Both stories follow the typical Elric story concept of a quest. Sure quests form a typical parts of fantasy stories but often they are less obvious or are broken in different parts that are not directly connected. This is not the case for the Elric quests. They are fairly straightforward with the typical quest company although in the longer stories the composition can change. It the weakest component of the Elric stories. They follow a rather standard format with little change. The story depends on the strange worlds that are visited and the events that happen during the course of the quest. After having read several stories the quests become somewhat predictable.
As Black Petals is a short story it does not change much as there simply is not much space to do so. The prose is typical of Moorcock. He uses a third person point of view and creates tension and atmosphere by using dramatic phrases. To show the brooding nature of Elric he spends some extra time to express those parts.

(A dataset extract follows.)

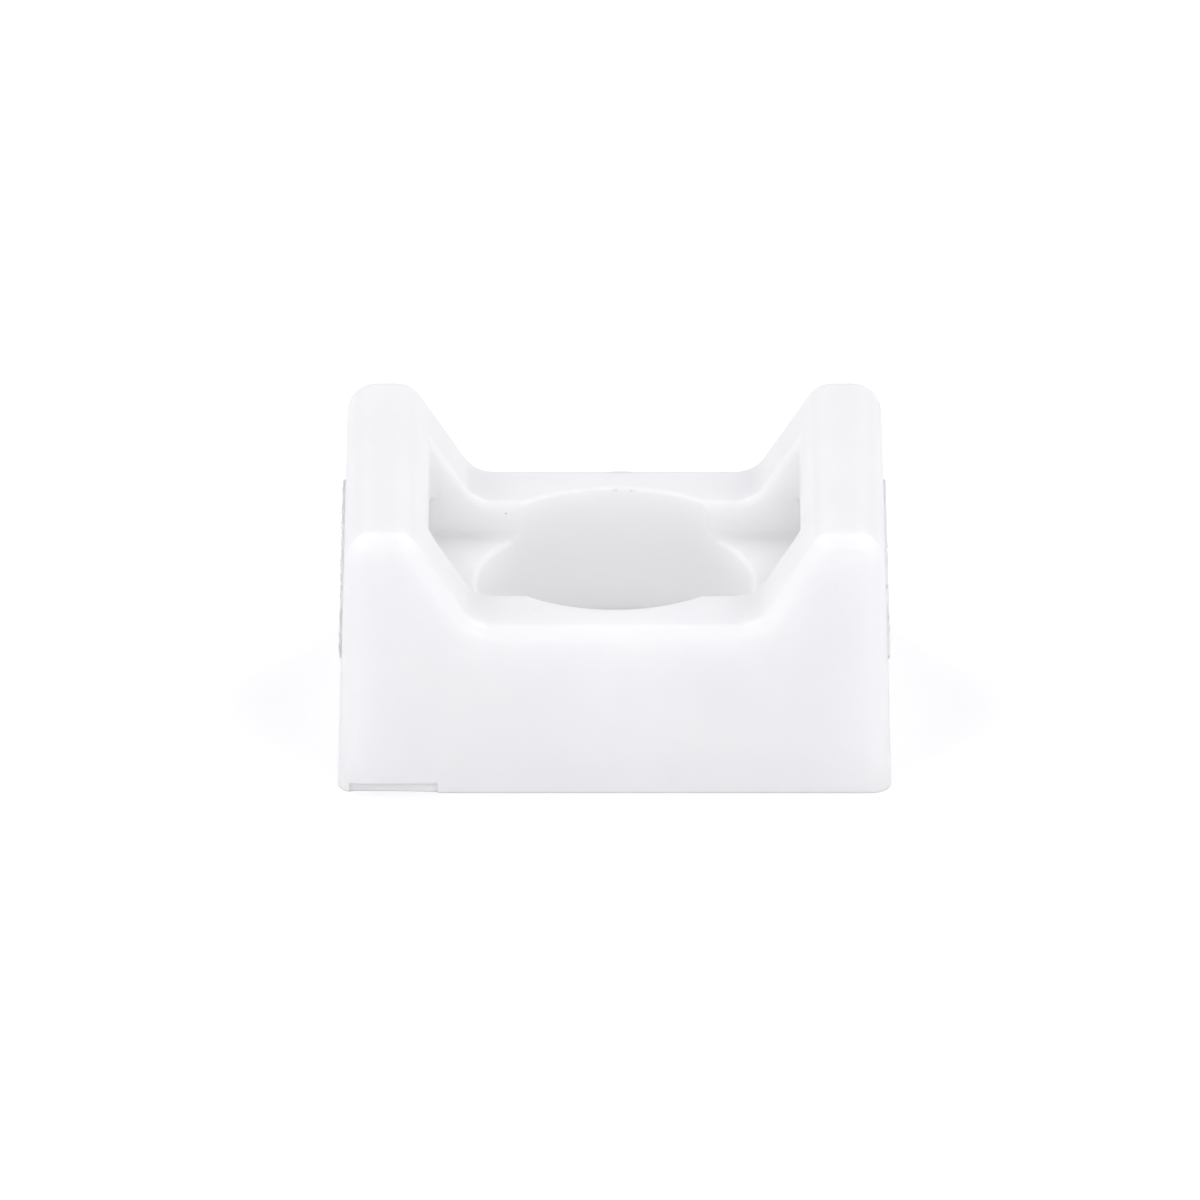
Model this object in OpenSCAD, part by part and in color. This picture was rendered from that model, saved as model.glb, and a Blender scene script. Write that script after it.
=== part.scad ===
// Screw-on saddle mount for a cable tie, moulded in one piece of nylon.
// Millimetres, +Z up. The origin is on the screw axis, in the plane of the foot.
// X runs along the mount, the way the tie is threaded. The bundle lies along Y in the saddle.

/* [Overall] */
// Length over the foot, along the tie
foot_l = 22.2; // [20.8:0.1:27]
// Width of the foot, along the bundle
foot_w = 15.9; // [15.2:0.1:20]
// Height from the foot to the top of the ears
mount_h = 11.1; // [10.2:0.1:13.4]
// Draft of the two end faces, in degrees
end_draft = 1.6; // [0.5:0.1:2.5]
// Draft of the two side faces, in degrees
side_draft = 2; // [0.5:0.1:2.5]
// Rounding along the edges of both side faces
edge_r = 0.8; // [0.4:0.05:1]

/* [Saddle] */
// Height of the saddle's floor above the foot
saddle_z = 7.05; // [6.6:0.05:8.5]
// Slope of the saddle's sides, in degrees
saddle_slope = 57.8; // [50:0.1:66]
// Thickness of each ear at its top
ear_top_t = 2.6; // [2.3:0.05:3.1]
// Radius where the floor turns up into a slope
saddle_r = 1.4; // [0.8:0.1:2]
// Radius on the inner top corner of each ear
ear_inner_r = 1.1; // [1.05:0.05:1.3]
// Radius on the outer top corner of each ear
ear_outer_r = 1.2; // [1.05:0.05:1.4]

/* [Tie path] */
// Width of the tie channel and of both slots
tie_w = 8.2; // [6:0.1:9.8]
// Depth of the tie channel below the saddle's floor
channel_depth = 1.45; // [1.1:0.05:1.6]
// Wall between the channel and each end of the foot
ear_wall_t = 3.6; // [3.2:0.1:3.9]
// Height of the slot through each ear
slot_h = 1.8; // [1.3:0.1:2.1]
// Radius in the upright corners of the channel
channel_corner_r = 0.5; // [0.3:0.1:1]
// Radius where the channel's floor meets its walls
floor_r = 0.3; // [0.1:0.05:0.4]
// Rounding along the channel's rim
rim_r = 0.4; // [0.2:0.05:0.5]
// Radius in the corners of each slot
slot_corner_r = 0.35; // [0.1:0.05:0.5]
// How far the pad round each slot mouth stands off the end face
pad_t = 0.1; // [0.05:0.05:0.3]
// Width of the pad beside the slot mouth
pad_side = 0.9; // [0.5:0.1:1.2]
// Height of the pad below the slot mouth
pad_below = 1.1; // [0.5:0.1:1.5]
// Height of the pad above the slot mouth
pad_above = 0.4; // [0.2:0.1:1]

/* [Screw] */
// Diameter of the well for the screw head
head_d = 11.1; // [9:0.1:11.9]
// Diameter of the screw hole
screw_d = 5.2; // [4.2:0.1:6]
// Thickness of the web that the screw head bears on
web_t = 1.6; // [1.2:0.1:2.4]
// Rounding on the rim of the well
well_rim_r = 0.3; // [0.1:0.05:0.4]

/* [Underside] */
// Wall left round the cored pockets
wall_t = 1.6; // [1.2:0.1:1.9]
// Floor left between a pocket and the tie channel
core_floor_t = 1.7; // [1.4:0.1:2.2]
// Radius in the upright corners of the cored pockets
core_corner_r = 0.6; // [0.3:0.1:1]
// Draft of the cored pockets' walls, in degrees
core_draft = 1; // [0.5:0.1:1.5]

/* [Hidden] */
$fn = 96;
// flats in each corner arc of the long profile
arc_steps = 7;
// flats across each rounded edge
edge_steps = 6;
// how far each cutter runs past what it cuts
past = 1;
// how far a revolved rounding bites past its tangent, which leaves a real edge there
bite = 0.01;
// how far the rim of the tie channel stands clear of the saddle, so that it cuts a clean edge
rim_lift = 0.005;
// least distance kept between two stations along the channel's rim
station_gap = 0.05;

half_l = foot_l / 2;
half_w = foot_w / 2;
half_tie = tie_w / 2;
half_channel = half_l - ear_wall_t;
tie_floor_z = saddle_z - channel_depth;
head_r = head_d / 2;

// ---- the long profile: foot, end face, ear and saddle, seen from the side ----

foot_pt = [half_l, 0];
shoulder_pt = [half_l - mount_h * tan(end_draft), mount_h];
brow_pt = [shoulder_pt.x - ear_top_t, mount_h];
heel_pt = [brow_pt.x - (mount_h - saddle_z) / tan(saddle_slope), saddle_z];

function unit(v) = v / norm(v);
function flip(p) = [-p.x, p.y];

// Each station is a point on a profile and the way out of the part there.
// Stations along the arc of radius r at b, on the way from a to c with the part on the right.
function arc_stations(a, b, c, r) =
    let (
        u = unit(a - b),
        v = unit(c - b),
        turn = 180 - acos(u * v),
        side = cross(b - a, c - b) < 0 ? 1 : -1,
        centre = b + unit(u + v) * r / cos(turn / 2),
        from = b + u * r * tan(turn / 2) - centre,
        start = atan2(from.y, from.x)
    )
    [
        for (i = [0:arc_steps])
            let (
                angle = start - side * turn * i / arc_steps,
                radial = [cos(angle), sin(angle)]
            )
            [centre + r * radial, side * radial]
    ];

profile_stations = [
    [flip(foot_pt), [-1 / cos(end_draft), 0]],
    each arc_stations(flip(foot_pt), flip(shoulder_pt), flip(brow_pt), ear_outer_r),
    each arc_stations(flip(shoulder_pt), flip(brow_pt), flip(heel_pt), ear_inner_r),
    each arc_stations(flip(brow_pt), flip(heel_pt), heel_pt, saddle_r),
    each arc_stations(flip(heel_pt), heel_pt, brow_pt, saddle_r),
    each arc_stations(heel_pt, brow_pt, shoulder_pt, ear_inner_r),
    each arc_stations(brow_pt, shoulder_pt, foot_pt, ear_outer_r),
    [foot_pt, [1 / cos(end_draft), 0]]
];

// height of the part's top at a given x
top_table = [for (s = profile_stations) s[0]];
function top_z(x) = lookup(x, top_table);

// ---- the blank: the long profile lofted across the width with its side edges rounded ----

// One ring of the loft: the profile drawn in by inset, set back by depth from one side face.
function blank_ring(inset, depth, side) = [
    for (s = profile_stations)
        let (p = s[0] - s[1] * inset)
        [p.x, side * (half_w - p.y * tan(side_draft) - depth), p.y]
];

edge_angles = [for (i = [0:edge_steps]) 90 * i / edge_steps];
function edge_inset(angle) = edge_r * (1 - sin(angle));
function edge_depth(angle) = edge_r * (1 - cos(angle));

blank_rings = [
    for (a = edge_angles) blank_ring(edge_inset(a), edge_depth(a), -1),
    for (i = [edge_steps:-1:0]) blank_ring(edge_inset(edge_angles[i]), edge_depth(edge_angles[i]), 1)
];

module blank() {
    across = len(profile_stations);
    deep = len(blank_rings);
    right = across - 1;
    front_at = deep * across;
    back_at = front_at + across - 2;
    last = (deep - 1) * across;
    function front(i) = i == 0 || i == right ? i : front_at + i - 1;
    function back(i) = i == 0 || i == right ? last + i : back_at + i - 1;
    polyhedron(
        points = [
            each [for (ring = blank_rings) each ring],
            each [for (i = [1:right - 1]) [blank_rings[0][i].x, -half_w, 0]],
            each [for (i = [1:right - 1]) [blank_rings[0][i].x, half_w, 0]]
        ],
        faces = [
            // the rounded skin, from one side face over to the other
            for (j = [0:deep - 2], i = [0:right - 1]) each [
                [j * across + i, (j + 1) * across + i, (j + 1) * across + i + 1],
                [j * across + i, (j + 1) * across + i + 1, j * across + i + 1]
            ],
            // both side faces, in upright strips
            for (i = [0:right - 1]) each [
                if (i > 0) [i, i + 1, front(i)],
                if (i < right - 1) [front(i), i + 1, front(i + 1)],
                if (i > 0) [last + i, back(i), last + i + 1],
                if (i < right - 1) [back(i), back(i + 1), last + i + 1]
            ],
            // the foot
            [
                for (j = [edge_steps:-1:1]) j * across,
                for (i = [0:right - 1]) front(i),
                for (j = [0:deep - 1]) j * across + right,
                for (i = [right - 1:-1:1]) back(i),
                for (j = [deep - 1:-1:edge_steps + 1]) j * across
            ]
        ]
    );
}

// ---- the tie channel: a sunk, round-cornered trough whose rim follows the saddle ----

// x of the stations that the channel's long sides share with the profile
side_xs = [
    for (s = profile_stations)
        let (x = s[0].x)
        if (abs(x) < half_channel - channel_corner_r - station_gap) x
];

// stations along a round corner of the channel in plan, from the angle start on
function corner_stations(sx, sy, start) =
    let (c = [sx * (half_channel - channel_corner_r), sy * (half_tie - channel_corner_r)])
    [
        for (i = [0:arc_steps])
            let (a = start + 90 * i / arc_steps, way = [cos(a), sin(a)])
            [c + channel_corner_r * way, way]
    ];

plan_stations = [
    each corner_stations(1, 1, 0),
    each [for (i = [len(side_xs) - 1:-1:0]) [[side_xs[i], half_tie], [0, 1]]],
    each corner_stations(-1, 1, 90),
    each corner_stations(-1, -1, 180),
    each [for (x = side_xs) [[x, -half_tie], [0, -1]]],
    each corner_stations(1, -1, 270)
];

// one ring of the trough at a fixed height, pushed out from its walls by grow
function level_ring(grow, z) = [
    for (s = plan_stations)
        let (p = s[0] + s[1] * grow)
        [p.x, p.y, z]
];

// one ring of the trough's rim, lying drop below the top of the part
function rim_ring(grow, drop) = [
    for (s = plan_stations)
        let (p = s[0] + s[1] * grow)
        [p.x, p.y, top_z(p.x) - drop + rim_lift]
];

module channel() {
    rings = [
        for (a = edge_angles) level_ring(-floor_r * (1 - sin(a)), tie_floor_z + floor_r * (1 - cos(a))),
        for (a = edge_angles) rim_ring(rim_r * (1 - cos(a)), rim_r * (1 - sin(a))),
        level_ring(rim_r, mount_h + past)
    ];
    round = len(plan_stations);
    last = (len(rings) - 1) * round;
    polyhedron(
        points = [each [for (ring = rings) each ring]],
        faces = [
            [for (i = [0:round - 1]) i],
            for (j = [0:len(rings) - 2], i = [0:round - 1])
                let (k = (i + 1) % round) each [
                    [j * round + i, (j + 1) * round + i, (j + 1) * round + k],
                    [j * round + i, (j + 1) * round + k, j * round + k]
                ],
            [for (i = [round - 1:-1:0]) last + i]
        ]
    );
}

// ---- the slots that lead the tie out through both ears ----

module both_ends() {
    children();
    mirror([1, 0, 0]) children();
}

// a rectangle from a to b with round corners
module round_rect(a, b, r) {
    size = b - a;
    translate(a) difference() {
        square(size);
        for (x = [0, 1], y = [0, 1])
            translate([x * size.x, y * size.y]) mirror([x, 0]) mirror([0, y]) difference() {
                translate([-past, -past]) square(past + r - bite);
                translate([r - bite, r - bite]) circle(r);
            }
    }
}

module slots() {
    both_ends() translate([half_channel - channel_corner_r, 0, 0]) rotate([90, 0, 90])
        linear_extrude(half_l - half_channel + channel_corner_r + past)
            round_rect([-half_tie, tie_floor_z], [half_tie, tie_floor_z + slot_h], slot_corner_r);
}

// the pad that each slot mouth stands in, on the leaning end face
module mouth_pads() {
    both_ends() translate([half_l, 0, 0]) rotate([0, -end_draft, 0]) translate([pad_t - past, 0, 0])
        rotate([90, 0, 90]) linear_extrude(past) round_rect(
            [-half_tie - pad_side, tie_floor_z - pad_below],
            [half_tie + pad_side, tie_floor_z + slot_h + pad_above],
            slot_corner_r
        );
}

// ---- the screw well and hole ----

module screw_well() {
    translate([0, 0, web_t]) cylinder(r = head_r, h = mount_h);
    translate([0, 0, -past]) cylinder(d = screw_d, h = web_t + 2 * past);
}

// takes the edge off the well's rim where it opens in a floor at height z
module well_flare(z, r) {
    translate([0, 0, z]) rotate_extrude() difference() {
        translate([head_r - past / 2, -(r - bite)]) square([past / 2 + r - bite, r + past / 2]);
        translate([head_r + r - bite, -(r - bite)]) circle(r);
    }
}

module well_rims() {
    // in the channel floor, between the walls
    intersection() {
        well_flare(tie_floor_z, well_rim_r);
        translate([-half_l, -half_tie + floor_r, 0]) cube([foot_l, tie_w - 2 * floor_r, mount_h]);
    }
    // in the saddle floor, where the well bites into both walls
    well_flare(saddle_z, well_rim_r / 2);
}

// ---- the cored pockets under the foot ----

// Each pocket narrows as it goes up, and the wall round the well thickens with it.
module cored_pockets() {
    pocket_top = tie_floor_z - core_floor_t;
    lean = tan(core_draft);
    corner_x = half_l - wall_t - core_corner_r;
    corner_y = half_w - wall_t - core_corner_r;
    both_ends() difference() {
        hull() for (x = [0, corner_x], side = [-1, 1])
            translate([x, side * corner_y, -past]) cylinder(
                r1 = core_corner_r + past * lean,
                r2 = core_corner_r - pocket_top * lean,
                h = pocket_top + past
            );
        translate([0, 0, -2 * past]) cylinder(
            r1 = head_r + wall_t - 2 * past * lean,
            r2 = head_r + wall_t + (pocket_top + past) * lean,
            h = pocket_top + 3 * past
        );
    }
}

module saddle_mount() {
    color("white") difference() {
        union() {
            blank();
            mouth_pads();
        }
        channel();
        slots();
        screw_well();
        well_rims();
        cored_pockets();
    }
}

saddle_mount();
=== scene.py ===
from math import cos, pi, radians, sin

import bmesh
import bpy
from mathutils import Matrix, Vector


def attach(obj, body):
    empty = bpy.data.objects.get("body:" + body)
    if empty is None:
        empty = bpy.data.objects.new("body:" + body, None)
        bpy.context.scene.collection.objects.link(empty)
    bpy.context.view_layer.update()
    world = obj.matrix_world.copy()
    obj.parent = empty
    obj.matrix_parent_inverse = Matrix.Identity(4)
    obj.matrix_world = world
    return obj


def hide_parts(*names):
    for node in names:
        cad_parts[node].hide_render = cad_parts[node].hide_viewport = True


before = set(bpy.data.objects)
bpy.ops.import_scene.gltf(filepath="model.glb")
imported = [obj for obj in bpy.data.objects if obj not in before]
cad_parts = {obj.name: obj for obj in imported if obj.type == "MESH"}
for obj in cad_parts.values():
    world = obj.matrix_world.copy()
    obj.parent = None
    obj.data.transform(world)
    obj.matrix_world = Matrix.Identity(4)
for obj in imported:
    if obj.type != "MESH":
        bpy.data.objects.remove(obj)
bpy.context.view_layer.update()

# ---------------------------------------------------------------------------
# The mount: one shot of unfilled natural nylon 66, milky and a little see-through.
# The mould leaves it satin all over, with softened edges and a faint cloudiness.
mount_body = bpy.data.objects.new("mount_body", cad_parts["saddle_mount"].data.copy())
bpy.context.collection.objects.link(mount_body)
bm = bmesh.new()
bm.from_mesh(mount_body.data)
bmesh.ops.remove_doubles(bm, verts=bm.verts, dist=2e-6)
bm.to_mesh(mount_body.data)
bm.free()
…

What makes The Revenge Of The Rose different is immediately noted. Moorcock’s prose is much more dramatic and lyrical than usual. He clearly has put in more effort in the words he uses. I’m not much of a fan of too lyrical prose. It should be used in moderation so it creates a special effect in certain scenes. If it is used too much it disturbs the reading pleasure as the sentences start feeling a bit too contrived. The lyrical style would probably work better in an audio book, but not in a regular novel. I am not saying it is annoying but it is certainly no improvement.
For a longer Elric novel (still only 250 pages) quite some time in The Revenge Of The Rose is spent on describing the nature of the Multiverse and its main powers. In my opinion it is just some metaphysical generalization which has little importance to the story and doesn’t have real impact to the story. In effect we don’t really learn anything although for a less knowable reader it might seem complex and imaginative while it really isn’t.
The Revenge Of The Rose is still an engaging story which introduces some interesting new characters, but also sometimes drags on a bit or in which things happen with convenient coincidence, which is just part of how it works in the Elric universe. In essence this is a standalone Elric story like all the others.
As those Elric stories are all similar in concept they are fun to read individually but reading them all in a row can become tedious as you will be reading a long series of singular quests. What makes the Elric stories stand out are the surrealistic events, the original character of Elric himself and the lax style in which the characters behave within the Multiverse. There is little narrow-mindedness or fanaticism. There is a continuous struggle between individuals and greater powers to control their destiny. These unique themes are not common within fantasy. Even today, in which Moorcock has influenced many fantasy authors, it is hard to find a story in which most of the cast follows the behavior of characters that Moorcock does. It is these things that make the Elric-saga a kind of classic within the fantasy genre, although the stories themselves do not create that classic notion. Still, any fantasy reader who want to explore the far reaches of the genre should read some Elric novels.